In 1948, her husband became the 71st Governor of Georgia, making her the First Lady of Georgia. As first lady, she was known for her lavish parties and "antebellum charm". She hosted elaborate gatherings for politicians and business leaders at Lovejoy Plantation, where she romanticized and glorified the Confederate South, having her servants dress as soldiers in Confederate gray uniforms and hiring Dixieland banjo players.

In 1957, her husband was elected to represent Georgia in the United States Senate. They purchased a condominium in Washington, D.C., where she was known to entertain other members of the political elite.

Talmadge was a personal friend and bridge partner of Lady Bird Johnson, who gifted her a metal bust of President Lyndon B. Johnson. She was also a friend of First Ladies Rosalynn Carter and Pat Nixon and Second Lady Judy Agnew.

On 12 January 1974, Talmadge sponsored the launch of the submarine USS Richard B. Russell.

In 1978, she ran in the Democratic primary for a seat in the U.S. House of Representatives for Georgia's Georgia's 6th congressional district, but lost the primary. The seat was later filled by Republican Newt Gingrich.

== Divorce ==
In 1975, their son Robert drowned while swimming in Lake Lanier. Her husband filed for divorce in 1976 without notifying her, she later found out while watching it on the news. They reached a settlement in 1978 that declared she would receive $150,000 in cash, 100 acres of Lovejoy Plantation, the deed to the Lovejoy Plantation house, and have access to the remaining 1,200 acres of the plantation. The settlement also declared that her ex-husband was responsible for paying her portion of the estate's property tax and that he must assist in her meat brokerage business by helping keep existing customers and cultivating new clients.

During her ex-husband's 1980 Senate financial investigation, she testified against him to the Senate Ethics Committee.

== Business ventures ==
Talmadge ran a country ham business and later operated a restaurant out of her home in Lovejoy. She was one of the top meat producers for Cagles, with yearly sales nearing $5.5 million from her meat brokerage company called Talmadge & Associates.
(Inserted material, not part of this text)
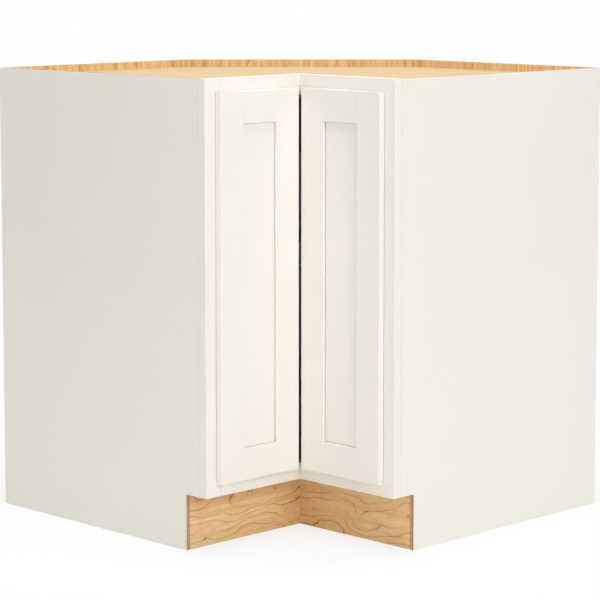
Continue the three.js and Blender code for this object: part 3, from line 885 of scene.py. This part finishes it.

She also owned and operated Betty Talmadge Enterprises, which specialized in Southern-style entertaining and hostessing. Talmadge was a member of The Committee of 200, an organization for women in business, and was awarded the Georgia Business and Industry Association's Entrepreneur of the Year award in 1983.

In 1977, she published the cookbook How to Cook a Pig & Other Back-to-the-Farm Recipes. In 1983, she published Betty Talmadge's Lovejoy Plantation Cookbook, which included recipes for Southern cuisine, including cornbread, homemade ice cream, mint juleps, and barbeque.

Talmadge appeared on the April 5, 1953, episode of What's My Line, and had a small role, as Sarah, in the 1984 made-for-television drama film The Baron and the Kid.

=== Purchase of Rural Home Plantation ===
In July 1980, Talmadge bought Rural Home, a 19th-century plantation house in Clayton County that was the childhood home of Margaret Mitchell's maternal grandmother, Annie Fitzgerald Stephens, and the basis for Mitchell's Tara in Gone With the Wind. She had the house moved from its location near Jonesboro closer to her plantation home in nearby Lovejoy. Talmadge had the 1873 addition to the house dismantled and stored the framing and finish materials in an old milk barn on her property, while the original antebellum house and kitchen were moved, intact, to a field across the drive from her house. On July 6, 2005, a tornado knocked the house off of its temporary foundation.

== Death and burial ==
Talmadge died at Lovejoy Plantation on November 7, 2005, before finishing her plans for Rural Home. She is buried at Rose Hill Cemetery in Ashburn.